The story of the Apollo 11 astronauts and the 1969 moon landing is surely well-known enough, as it has been told many times before in motion pictures and documentaries. The Dish therefore relegates that story to the background, eschewing an American viewpoint to concentrate on an element of the Apollo 11 mission that's seldom written about. The Dish takes place entirely in the town of Parkes, and never cuts away to any dramatic recreations of the astronauts aboard Apollo 11. Naturally, the script does take certain liberties with history, such as somewhat minimising the role of NASA's Honeysuckle Creek Tracking Station near Canberra, but it's not a big deal - after all, most historical films are fictionalised to some extent. What matters is that The Dish is dramatically satisfying and well-rounded, framed around an aging Buxton who visits the radio telescope to gaze upon her again, which brings back memories.
The Dish is packed with subplots to add further colour to the story, as this is more than just another movie about the moon landing - it's primarily about a town gathering together, as well as the unsung courage of the individuals whose indispensible contributions are often overlooked. There is a sweet subplot involving the shy Glenn, who playfully flirts with pretty local girl Janine (Eliza Szonert), while the visitation of the American Ambassador at one stage forces the dish crew to fake a radio transmission with Apollo 11. The Dish is very funny, but it earns hearty belly-laughs through genuinely witty writing, as it's devoid of crude or mean-spirited content. Indeed, rest assured that even though it carries a PG-13 rating for a single use of the word "fuck," the movie is suitable for all audiences.
Sitch may be the only credited director on the project, but the closing credits make it clear that credit for The Dish belongs to the four-person team of Sitch, Cilauro, Gleisner and Kennedy, as they wrote, produced and conceived the movie together. Backed by a modest budget, The Dish may not carry the slick appearance of a big-budget Hollywood movie, but it's agreeably old-fashioned in its cinematic approach, demeanour and laid-back pacing.

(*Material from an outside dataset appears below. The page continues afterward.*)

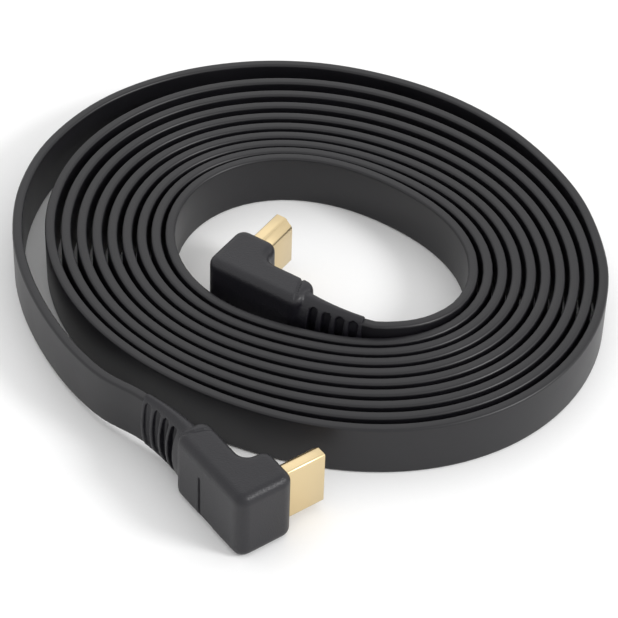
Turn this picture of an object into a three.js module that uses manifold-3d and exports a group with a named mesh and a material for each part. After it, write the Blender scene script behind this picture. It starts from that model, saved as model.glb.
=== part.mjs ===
// Flat HDMI cable with two right-angle plugs, coiled on edge
// Millimetres, +Z up. The cable stands on its narrow edge on the floor, wound in one
// oval spiral; the inner plug stands in the bore and the front plug lies outside it.

import * as THREE from 'three';
import { mergeVertices } from 'three/addons/utils/BufferGeometryUtils.js';
import Module from 'manifold-3d';

const wasm = await Module();
wasm.setup();

// Clearance between touching pieces
const SEAM = 0.3;

// Flat cable
const CABLE_WIDTH = 13;
const CABLE_THICKNESS = 2.3;
const CABLE_EDGE = 0.5;

// Coil: distance of the cable's middle from the coil's centre, at eight directions
// (0, 45, 90 ... degrees, counter-clockwise from +X) in its first, middle and last turn
const COIL_TURNS = 9;
const FIRST_TURN = [32.2, 27.5, 30.1, 36.0, 34.1, 27.7, 26.5, 32.9];
const MIDDLE_TURN = [46.9, 41.9, 43.3, 50.0, 48.9, 41.9, 40.9, 47.4];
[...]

Miraculously, the movie never necessarily feels like a low-budget endeavour, as it does not look cheap or nasty. Shot on 35mm film by cinematographer Graeme Wood, the movie carries a warm appearance and is full of period details, effortlessly and subtly evoking the late 1960s. In addition, Sitch and co. make extensive use of archival video and audio clips at various points to amplify the illusion and further set the scene. The climactic moon landing itself is incredibly touching, and Sitch wisely lets the event speak for itself by relying on the archival material. The sequence drives home the real significance of the event, which could have ended in disaster at any point, and it's rewarding to see the main characters' hard work paying off. The accompanying original score by Edmund Choi (who also scored The Castle) is suitably majestic and full of flavour, while the movie also features an agreeable selection of memorable classic songs ("The Real Thing") and pieces of music ("Classical Gas").
The ensemble cast is filled out by a terrific selection of Aussie actors, from the always-reliable Billing as the Mayor, to The Castle's Charles 'Bud' Tingwell as a Reverend. Perhaps the most recognisable face in the cast is Neill (a New Zealand native), who brings his trademark gravitas and warmth to the role of Cliff Buxton. The acting is convincing and natural across the board, with spot-on comedic timing from everybody in the ensemble. Good-natured, funny, touching and warm, The Dish further verifies that the Working Dog team have a knack for creating films that manage to be dramatic and funny, whilst never taking themselves too seriously or talking down to the audience. And all on a meagre budget that would barely covering the catering of a major Hollywood production. The Dish is a genuine cinematic treat.